TASK: Please reproduce every record, keeping each one exactly as written.
==== DATA FOR THE TASK ====
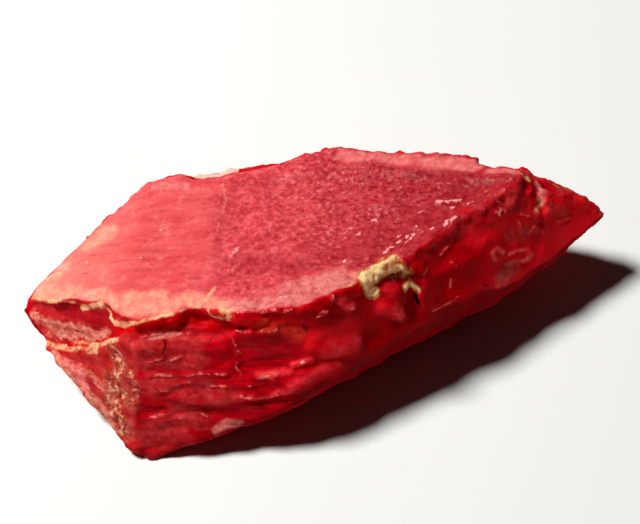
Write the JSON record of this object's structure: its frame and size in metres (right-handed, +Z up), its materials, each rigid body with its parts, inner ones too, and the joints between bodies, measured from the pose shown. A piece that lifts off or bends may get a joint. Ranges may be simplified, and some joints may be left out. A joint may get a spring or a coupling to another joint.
{
  "type": "rough rhodonite",
  "caption": "Uncut transparent red cleavage fragment, flat on top, with a stepped front and a pointed end, lying on its flat underside.",
  "frame": {"origin": "on the surface the stone lies on, under the middle of its bounding box", "axes": "+X along the striations towards the pointed tip, +Y away from the stepped front, +Z up from the flat underside"},
  "size_m": [0.0244, 0.0128, 0.0063],
  "materials": {
    "rhodonite": "translucent, glassy on the broken sides and sugary on the top"
  },
  "bodies": {
    "root": {"rhodonite": "rhodonite"}
  },
  "joints": []
}
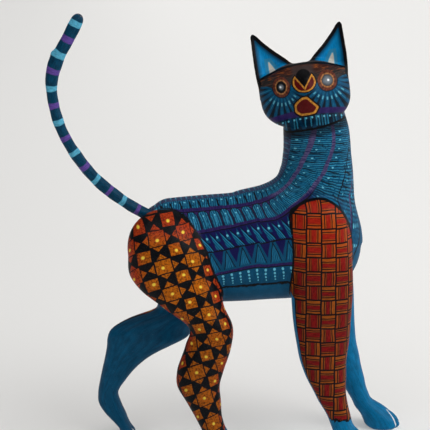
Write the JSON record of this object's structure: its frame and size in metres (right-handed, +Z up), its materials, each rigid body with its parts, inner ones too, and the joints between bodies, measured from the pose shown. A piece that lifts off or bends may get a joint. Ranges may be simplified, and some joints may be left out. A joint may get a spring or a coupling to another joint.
{
  "type": "wooden cat figurine",
  "caption": "Carved and painted wooden folk cat, standing with its head turned to the side, with a curved stick tail plugged into the rump.",
  "frame": {"origin": "on the ground, under the middle of the figure's box", "axes": "+Z up from the soles to the tip of the tail, +X the way the cat walks, -Y the way its face looks"},
  "size_m": [0.2528, 0.081, 0.305],
  "materials": {
    "painted_body": "varnished paint",
    "painted_tail": "varnished paint"
  },
  "bodies": {
    "root": {"cat_body": "painted_body", "tail": "painted_tail"}
  },
  "joints": []
}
====
ANSWER FOR THIS EXERCISE:
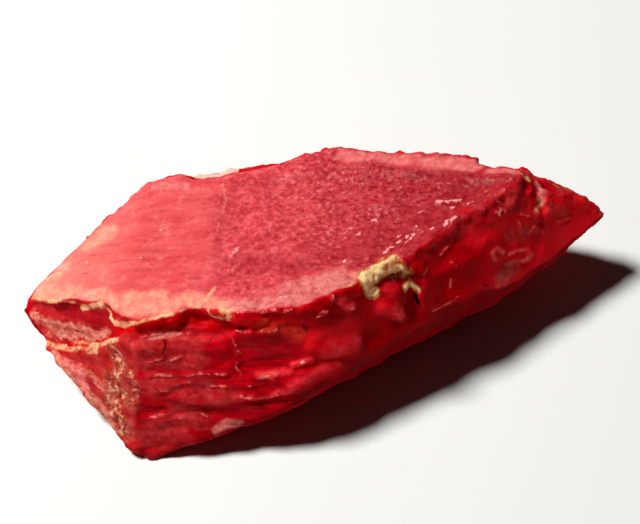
Write the JSON record of this object's structure: its frame and size in metres (right-handed, +Z up), its materials, each rigid body with its parts, inner ones too, and the joints between bodies, measured from the pose shown. A piece that lifts off or bends may get a joint. Ranges may be simplified, and some joints may be left out. A joint may get a spring or a coupling to another joint.
{
  "type": "rough rhodonite",
  "caption": "Uncut transparent red cleavage fragment, flat on top, with a stepped front and a pointed end, lying on its flat underside.",
  "frame": {"origin": "on the surface the stone lies on, under the middle of its bounding box", "axes": "+X along the striations towards the pointed tip, +Y away from the stepped front, +Z up from the flat underside"},
  "size_m": [0.0244, 0.0128, 0.0063],
  "materials": {
    "rhodonite": "translucent, glassy on the broken sides and sugary on the top"
  },
  "bodies": {
    "root": {"rhodonite": "rhodonite"}
  },
  "joints": []
}
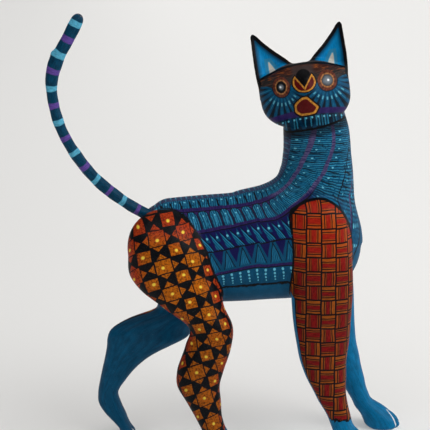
Write the JSON record of this object's structure: its frame and size in metres (right-handed, +Z up), its materials, each rigid body with its parts, inner ones too, and the joints between bodies, measured from the pose shown. A piece that lifts off or bends may get a joint. Ranges may be simplified, and some joints may be left out. A joint may get a spring or a coupling to another joint.
{
  "type": "wooden cat figurine",
  "caption": "Carved and painted wooden folk cat, standing with its head turned to the side, with a curved stick tail plugged into the rump.",
  "frame": {"origin": "on the ground, under the middle of the figure's box", "axes": "+Z up from the soles to the tip of the tail, +X the way the cat walks, -Y the way its face looks"},
  "size_m": [0.2528, 0.081, 0.305],
  "materials": {
    "painted_body": "varnished paint",
    "painted_tail": "varnished paint"
  },
  "bodies": {
    "root": {"cat_body": "painted_body", "tail": "painted_tail"}
  },
  "joints": []
}